At each level of organization we find qualitatively new emergent phenomena that are not visible at smaller scales. A single water molecule does not have surface tension. A single neuron does not support cognition.

For almost every dynamical system we know of — particle simulations, cellular automata, differential equations — running with more particles or on a larger grid, or simulating for longer timesteps, does not produce qualitatively different behavior. The patterns scale up or repeat proportionally; there is no emergence of new structure at new scales. This motivates us to ask the following question:

Is there a dynamical system whose microscopic rules are fixed, yet which displays genuinely new qualitative behavior as we increase the simulation scale (temporal and spatial)?

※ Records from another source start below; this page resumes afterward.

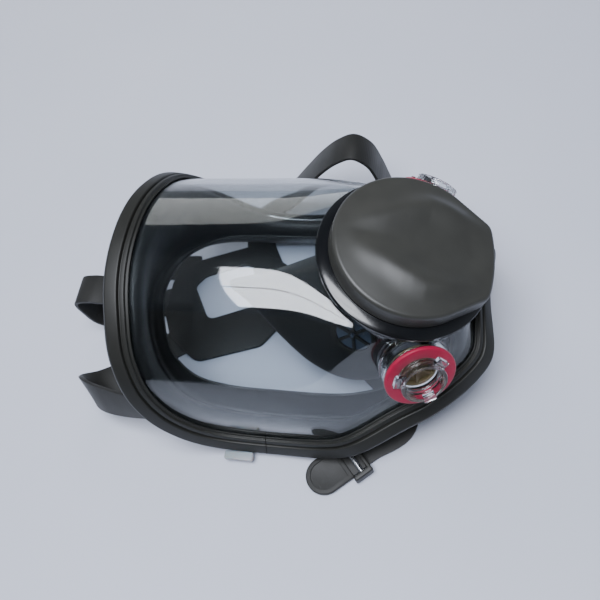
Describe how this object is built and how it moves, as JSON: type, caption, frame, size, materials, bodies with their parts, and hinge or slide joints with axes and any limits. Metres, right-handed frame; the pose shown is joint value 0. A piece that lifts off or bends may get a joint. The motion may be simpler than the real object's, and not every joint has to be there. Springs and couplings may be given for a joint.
{
  "type": "full-face respirator mask",
  "caption": "Full-face respirator: clear wrap-round visor in a dark clamp frame, covered exhalation unit at the chin, bayonet filter port on each cheek and a rubber head harness.",
  "frame": {"origin": "centre of the underside of the whole, on the table it lies on", "axes": "+Z out of the front of the visor (up as it lies), +Y towards the forehead, +X towards the left of the person wearing it"},
  "size_m": [0.2158, 0.264, 0.1175],
  "materials": {
    "clear_polycarbonate": "polished clear polycarbonate",
    "frame_nylon": "fine satin moulded grain",
    "black_plastic": "glossy moulded",
    "black_silicone": "satin moulded silicone",
    "strap_rubber": "matte moulded rubber",
    "red_silicone": "satin crimson silicone",
    "valve_silicone": "translucent silicone",
    "steel": "zinc-bright steel"
  },
  "bodies": {
    "mask": {"adapter_body": "black_plastic", "adapter_seal_ring": "red_silicone", "adapter_lock_ring": "black_plastic", "exhale_valve_seat": "black_plastic", "visor": "clear_polycarbonate", "frame_lower": "frame_nylon", "frame_upper": "frame_nylon", "face_seal": "black_silicone", "nose_cup": "black_silicone", "head_harness": "strap_rubber", "strap_forehead": "strap_rubber", "strap_temple_left": "strap_rubber", "strap_temple_right": "strap_rubber", "strap_cheek_left": "strap_rubber", "strap_cheek_right": "strap_rubber", "frame_tab_right": "clear_polycarbonate", "strap_clip_forehead": "frame_nylon", "strap_clip_temple_left": "frame_nylon", "strap_clip_temple_right": "frame_nylon", "port_connector_left": "clear_polycarbonate", "port_gasket_left": "red_silicone", "port_lock_ring_left": "clear_polycarbonate", "inhale_valve_seat_left": "black_plastic", "clamp_screw_left": "steel", "clamp_nut_left": "steel", "cup_valve_seat_left": "black_plastic", "buckle_frame_left": "frame_nylon", "port_connector_right": "clear_polycarbonate", "port_gasket_right": "red_silicone", "port_lock_ring_right": "clear_polycarbonate", "inhale_valve_seat_right": "black_plastic", "clamp_screw_right": "steel", "clamp_nut_right": "steel", "cup_valve_seat_right": "black_plastic", "buckle_frame_right": "frame_nylon"},
    "cover": {"exhale_cover": "frame_nylon"},
    "exhale_flap": {"exhale_valve_flap": "valve_silicone"},
    "inhale_flap_left": {"inhale_valve_flap_left": "valve_silicone"},
    "cup_flap_left": {"cup_valve_flap_left": "valve_silicone"},
    "buckle_roller_left": {"buckle_bar_left": "steel"},
    "inhale_flap_right": {"inhale_valve_flap_right": "valve_silicone"},
    "cup_flap_right": {"cup_valve_flap_right": "valve_silicone"},
    "buckle_roller_right": {"buckle_bar_right": "steel"}
  },
  "joints": [
    {"name": "cover_pull_off", "type": "slide", "parent": "mask", "child": "cover", "axis": [0, -0.3551, 0.9348], "range_m": [0, 0.025]},
    {"name": "exhale_flap_lift", "type": "slide", "parent": "mask", "child": "exhale_flap", "axis": [0, -0.3551, 0.9348], "range_m": [0, 0.0015], "stiffness_N_per_m": 150},
    {"name": "inhale_flap_left_open", "type": "slide", "parent": "mask", "child": "inhale_flap_left", "axis": [-0.8419, 0.4099, -0.351], "range_m": [0, 0.0015], "stiffness_N_per_m": 150},
    {"name": "cup_flap_left_open", "type": "slide", "parent": "mask", "child": "cup_flap_left", "axis": [-0.8521, -0.1504, -0.5013], "range_m": [0, 0.0012], "stiffness_N_per_m": 150},
    {"name": "buckle_roller_left_turn", "type": "hinge", "parent": "mask", "child": "buckle_roller_left", "pos_m": [0.08814, -0.07616, 0.0043], "axis": [0.6222, -0.7828, 0], "continuous": true},
    {"name": "inhale_flap_right_open", "type": "slide", "parent": "mask", "child": "inhale_flap_right", "axis": [0.8419, 0.4099, -0.351], "range_m": [0, 0.0015], "stiffness_N_per_m": 150},
    {"name": "cup_flap_right_open", "type": "slide", "parent": "mask", "child": "cup_flap_right", "axis": [0.8521, -0.1504, -0.5013], "range_m": [0, 0.0012], "stiffness_N_per_m": 150},
    {"name": "buckle_roller_right_turn", "type": "hinge", "parent": "mask", "child": "buckle_roller_right", "pos_m": [-0.08436, -0.05466, 0.0043], "axis": [0.7507, 0.6606, 0], "continuous": true}
  ]
}
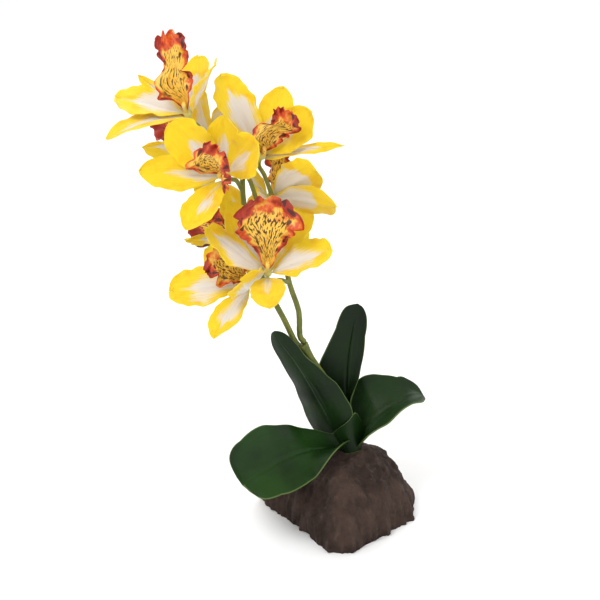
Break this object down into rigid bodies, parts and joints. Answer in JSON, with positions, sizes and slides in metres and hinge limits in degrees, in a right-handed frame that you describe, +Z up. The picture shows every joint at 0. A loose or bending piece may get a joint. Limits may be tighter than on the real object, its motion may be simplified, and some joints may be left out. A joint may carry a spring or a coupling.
{
  "type": "potted orchid",
  "caption": "Orchid spray with ruffled sepals, petals and rolled lips on a forked stem, with strap leaves, growing from a lump of dark rock.",
  "frame": {"origin": "on the rock's flat underside, below the plant's crown", "axes": "+Z up, X to the viewer's right, +Y to the back"},
  "size_m": [0.202, 0.1384, 0.3265],
  "materials": {
    "rock": "rough, matte, dark brown, with vertical flutes",
    "leaf": "coated, satin, deep green with a paler margin",
    "stem": "satin, olive green",
    "tepal": "matte, yellow margin round a pale cream centre",
    "lip": "matte, orange red margin, yellow throat with dark spots"
  },
  "bodies": {
    "root": {"crown": "stem", "flower_a_dorsal_sepal": "tepal", "flower_a_left_petal": "tepal", "flower_a_left_sepal": "tepal", "flower_a_lip": "lip", "flower_a_right_petal": "tepal", "flower_a_right_sepal": "tepal", "flower_b_dorsal_sepal": "tepal", "flower_b_left_petal": "tepal", "flower_b_left_sepal": "tepal", "flower_b_lip": "lip", "flower_b_right_petal": "tepal", "flower_b_right_sepal": "tepal", "flower_c_dorsal_sepal": "tepal", "flower_c_left_petal": "tepal", "flower_c_left_sepal": "tepal", "flower_c_lip": "lip", "flower_c_right_petal": "tepal", "flower_c_right_sepal": "tepal", "flower_d_dorsal_sepal": "tepal", "flower_d_left_petal": "tepal", "flower_d_left_sepal": "tepal", "flower_d_lip": "lip", "flower_d_right_petal": "tepal", "flower_d_right_sepal": "tepal", "flower_e_dorsal_sepal": "tepal", "flower_e_left_petal": "tepal", "flower_e_left_sepal": "tepal", "flower_e_lip": "lip", "flower_e_right_petal": "tepal", "flower_e_right_sepal": "tepal", "flower_f_dorsal_sepal": "tepal", "flower_f_left_petal": "tepal", "flower_f_left_sepal": "tepal", "flower_f_lip": "lip", "flower_f_right_petal": "tepal", "flower_f_right_sepal": "tepal", "flower_g_dorsal_sepal": "tepal", "flower_g_left_petal": "tepal", "flower_g_left_sepal": "tepal", "flower_g_lip": "lip", "flower_g_right_petal": "tepal", "flower_g_right_sepal": "tepal", "flower_h_dorsal_sepal": "tepal", "flower_h_left_petal": "tepal", "flower_h_left_sepal": "tepal", "flower_h_lip": "lip", "flower_h_right_petal": "tepal", "flower_h_right_sepal": "tepal", "leaf_back": "leaf", "leaf_front": "leaf", "leaf_left": "leaf", "leaf_right": "leaf", "left_stem": "stem", "right_stem": "stem", "rock": "rock", "trunk": "stem"}
  },
  "joints": []
}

The only known exceptions are Turing-complete systems like Game of Life, where carefully engineered initial conditions can produce intricate behavior — for example, simulating Game of Life inside Game of Life ⁴. However, this is not spontaneous emergence; it requires precisely crafted initial states and relies on the fact that Game of Life is Turing-complete.

More fundamentally, we do not know whether emergent scaling behavior requires a system to be Turing-complete and to rely on elaborately engineered initial conditions, or whether simpler rules can yield qualitatively new phenomena at larger scales simply through the dynamics themselves. With this question in mind, we scale Particle Lenia to millions of particles and observe what, if anything, changes.

The Math Behind Pandora

Pandora follows the Particle Lenia energy-based formulation. Here is the key structure.

The U-field. Each particle $i$ of species $s_i$ creates a ring-shaped scalar field around itself:

$U_i(\mathbf{x}) = w_k^{(s_i)} \cdot \exp\!\left(-\left(\frac{\|\mathbf{x} - \mathbf{x}_i\| - \mu_k^{(s_i)}}{\sigma_k^{(s_i)}}\right)^{\!2}\right)$

where $\mu_k$ is the ring radius, $\sigma_k$ is the ring width, and $w_k$ is a normalization weight. The field is a Gaussian bump peaked at distance $\mu_k$ from the particle — a ring, not a disk.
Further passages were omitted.